- [WORK TO COMPLETE] Print the complete set of entries exactly.

──────── AVAILABLE RECORDS ────────

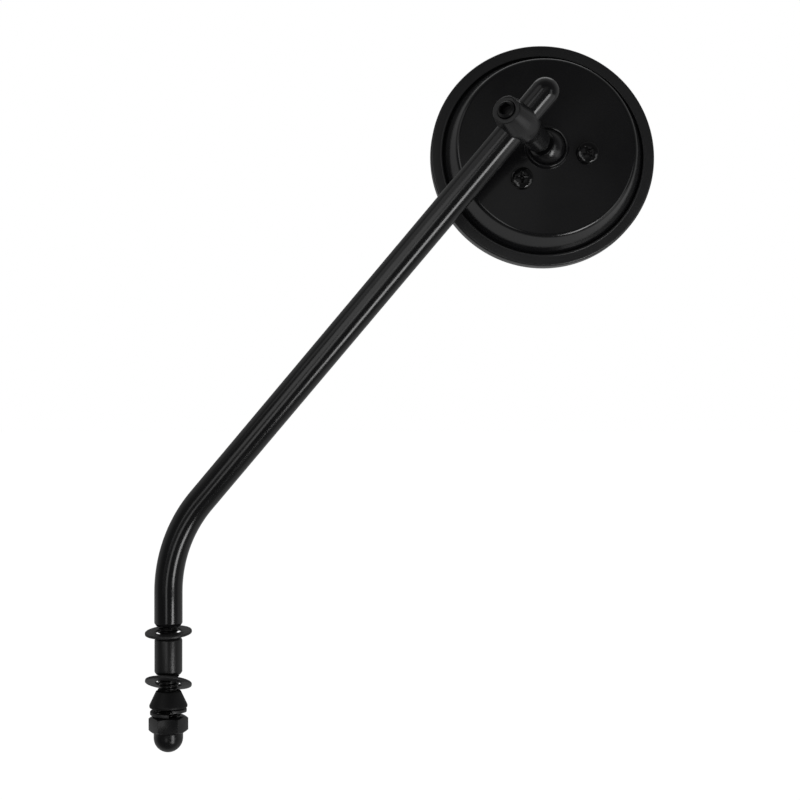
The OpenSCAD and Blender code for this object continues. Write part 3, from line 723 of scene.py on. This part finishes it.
# %% Roll the bezel
BEZEL_T = 0.9      # mm, the ring's thickness
ROLL = 0.45        # mm, how far the rolled lip reaches in past the solid's
BEAD_W = 0.75      # mm, the bead on the lip
BEAD_H = 0.22
bead_low = bezel_high - BEAD_H
lip_r = bezel_in - ROLL
bead_r = lip_r + BEAD_W
front_r = bezel_out - 3.1
bezel = turned([
    (lip_r, bezel_high - BEZEL_T, 0.15), (lip_r, bezel_high, 0.3), (bead_r, bezel_high, 0.3),
    (bead_r + 0.12, bead_low, 0.08), (bezel_out, bead_low, 0.75), (bezel_out, bezel_low, 0.95),
    (front_r, bezel_low, 0.4), (front_r, bezel_low + BEZEL_T, 0.4),
    (bezel_out - BEZEL_T, bezel_low + BEZEL_T, 0.1), (bezel_out - BEZEL_T, bezel_high - BEZEL_T, 0.1),
], HEAD_STEPS)
finish_piece(bezel, "bezel_rolled", texture_coat, "head", ["bezel_ring"], head_frame,
             smooth=40)

# %% Grind the glass
BULGE_R = 1000.0    # mm, the radius that the glass bulges with
RINGS = 12
_, glass_r, glass_low, glass_high = size_in("mirror_glass", head_frame)


def bulge(r):
    """How far the glass has sunk from its crown at a radius."""
    return BULGE_R - math.sqrt(BULGE_R ** 2 - r ** 2)


thickness = glass_high - glass_low - bulge(glass_r)
crown = [(glass_r * k / RINGS, glass_low + bulge(glass_r * k / RINGS)) for k in range(RINGS + 1)]
silver = [(r, z + thickness) for r, z in reversed(crown)]
glass = turned(crown[:-1] + [(*crown[-1], 0.25), (*silver[0], 0.2)] + silver[1:], HEAD_STEPS)
finish_piece(glass, "glass_convex", silvered_glass, "head", ["mirror_glass"], head_frame,
             smooth=40)

# %% [markdown]
# ## The hidden pieces
# The seal, the foam, the plate and the ball's nylon seat are inside the head. They keep their CAD shapes and
# get their own finishes, so that the model still holds together when it is taken apart.

# %% Finishes for the CAD nodes that stay
HIDDEN = {"glass_seal": bush_rubber, "foam_ring": foam, "clamp_plate": zinc_plate, "ball_seat": nylon}
for node, material in HIDDEN.items():
    slots = frame["nodes"][node].data.materials
    for i in range(len(slots)):
        slots[i] = material
    if not len(slots):
        slots.append(material)
    print(node, "->", material.name)

# %% Print how far the pieces grew
new_low, new_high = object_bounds()
print("grown by mm:", in_mm(a - b for a, b in zip(cad_low, new_low)),
      in_mm(b - a for a, b in zip(cad_high, new_high)))
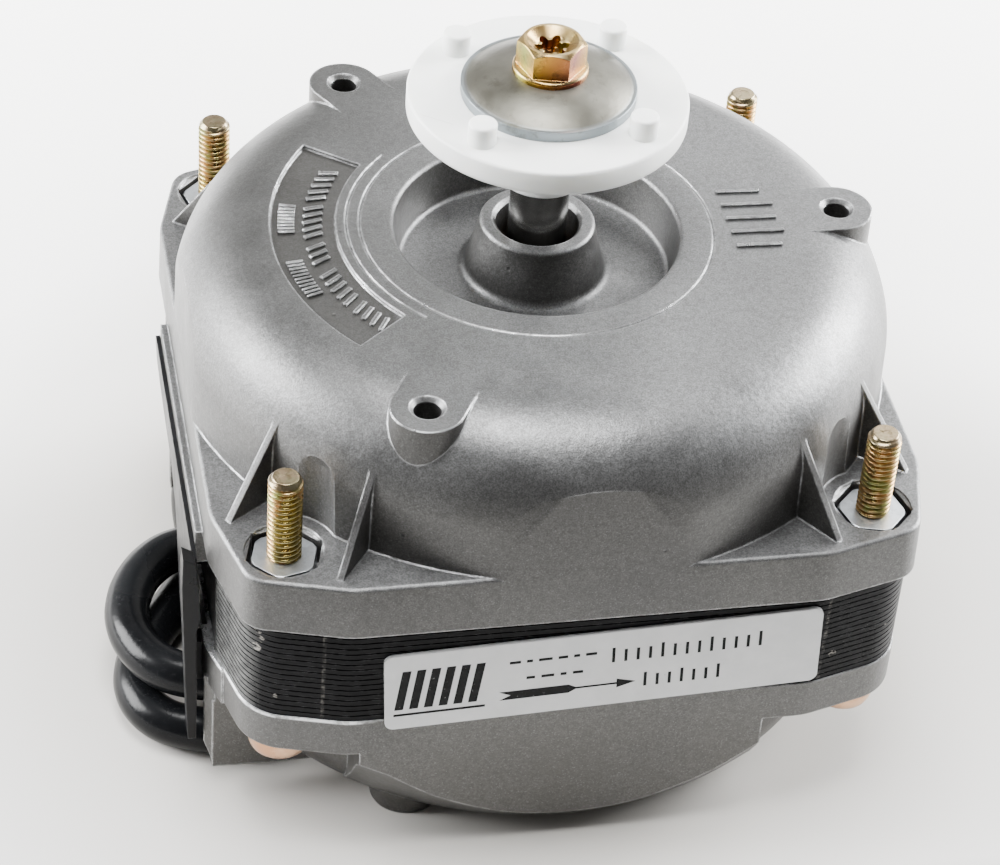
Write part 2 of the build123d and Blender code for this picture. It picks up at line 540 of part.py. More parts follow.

────────

- [EXERCISE OUTPUT]
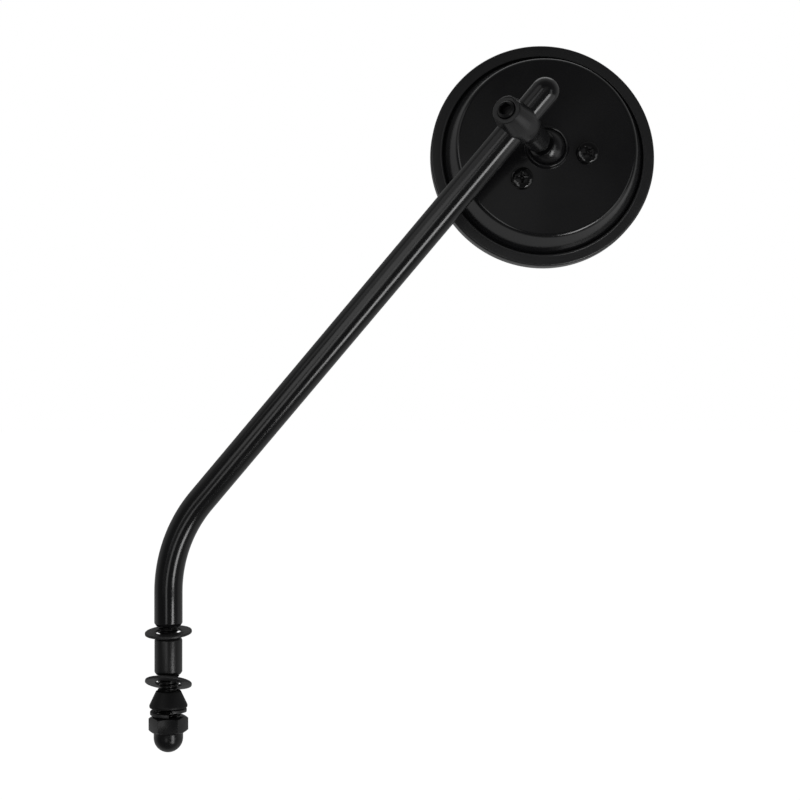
The OpenSCAD and Blender code for this object continues. Write part 3, from line 723 of scene.py on. This part finishes it.
# %% Roll the bezel
BEZEL_T = 0.9      # mm, the ring's thickness
ROLL = 0.45        # mm, how far the rolled lip reaches in past the solid's
BEAD_W = 0.75      # mm, the bead on the lip
BEAD_H = 0.22
bead_low = bezel_high - BEAD_H
lip_r = bezel_in - ROLL
bead_r = lip_r + BEAD_W
front_r = bezel_out - 3.1
bezel = turned([
    (lip_r, bezel_high - BEZEL_T, 0.15), (lip_r, bezel_high, 0.3), (bead_r, bezel_high, 0.3),
    (bead_r + 0.12, bead_low, 0.08), (bezel_out, bead_low, 0.75), (bezel_out, bezel_low, 0.95),
    (front_r, bezel_low, 0.4), (front_r, bezel_low + BEZEL_T, 0.4),
    (bezel_out - BEZEL_T, bezel_low + BEZEL_T, 0.1), (bezel_out - BEZEL_T, bezel_high - BEZEL_T, 0.1),
], HEAD_STEPS)
finish_piece(bezel, "bezel_rolled", texture_coat, "head", ["bezel_ring"], head_frame,
             smooth=40)

# %% Grind the glass
BULGE_R = 1000.0    # mm, the radius that the glass bulges with
RINGS = 12
_, glass_r, glass_low, glass_high = size_in("mirror_glass", head_frame)


def bulge(r):
    """How far the glass has sunk from its crown at a radius."""
    return BULGE_R - math.sqrt(BULGE_R ** 2 - r ** 2)


thickness = glass_high - glass_low - bulge(glass_r)
crown = [(glass_r * k / RINGS, glass_low + bulge(glass_r * k / RINGS)) for k in range(RINGS + 1)]
silver = [(r, z + thickness) for r, z in reversed(crown)]
glass = turned(crown[:-1] + [(*crown[-1], 0.25), (*silver[0], 0.2)] + silver[1:], HEAD_STEPS)
finish_piece(glass, "glass_convex", silvered_glass, "head", ["mirror_glass"], head_frame,
             smooth=40)

# %% [markdown]
# ## The hidden pieces
# The seal, the foam, the plate and the ball's nylon seat are inside the head. They keep their CAD shapes and
# get their own finishes, so that the model still holds together when it is taken apart.

# %% Finishes for the CAD nodes that stay
HIDDEN = {"glass_seal": bush_rubber, "foam_ring": foam, "clamp_plate": zinc_plate, "ball_seat": nylon}
for node, material in HIDDEN.items():
    slots = frame["nodes"][node].data.materials
    for i in range(len(slots)):
        slots[i] = material
    if not len(slots):
        slots.append(material)
    print(node, "->", material.name)

# %% Print how far the pieces grew
new_low, new_high = object_bounds()
print("grown by mm:", in_mm(a - b for a, b in zip(cad_low, new_low)),
      in_mm(b - a for a, b in zip(cad_high, new_high)))
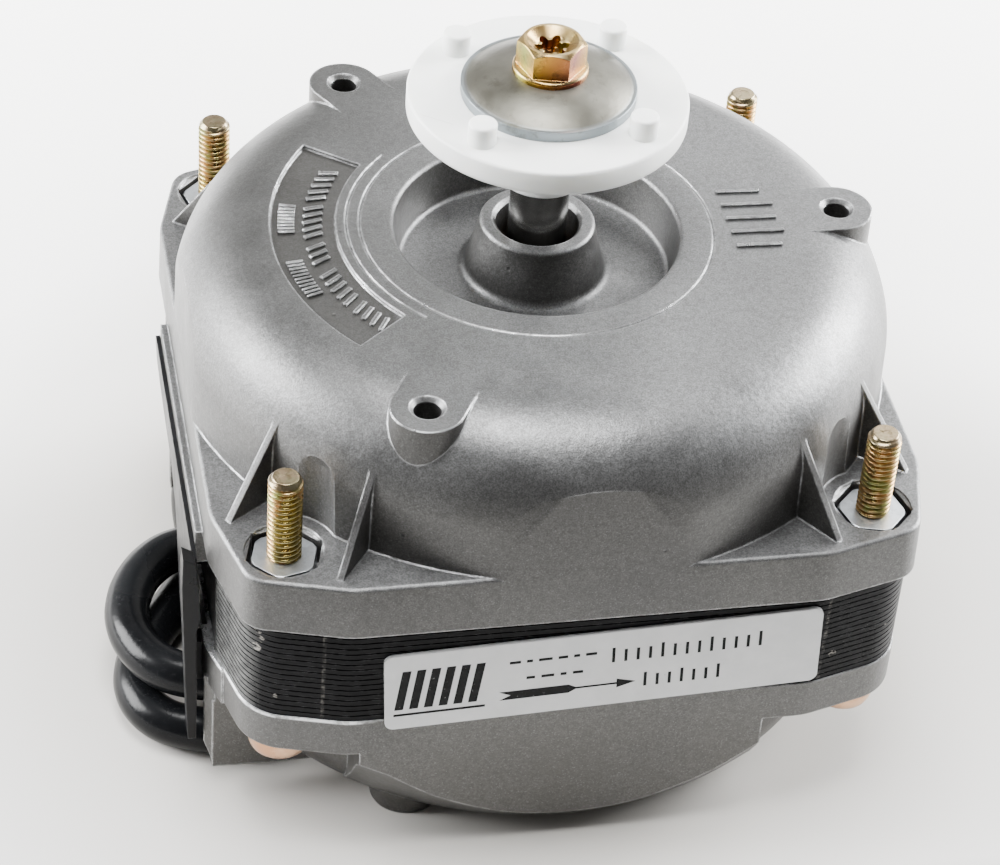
Write part 2 of the build123d and Blender code for this picture. It picks up at line 540 of part.py. More parts follow.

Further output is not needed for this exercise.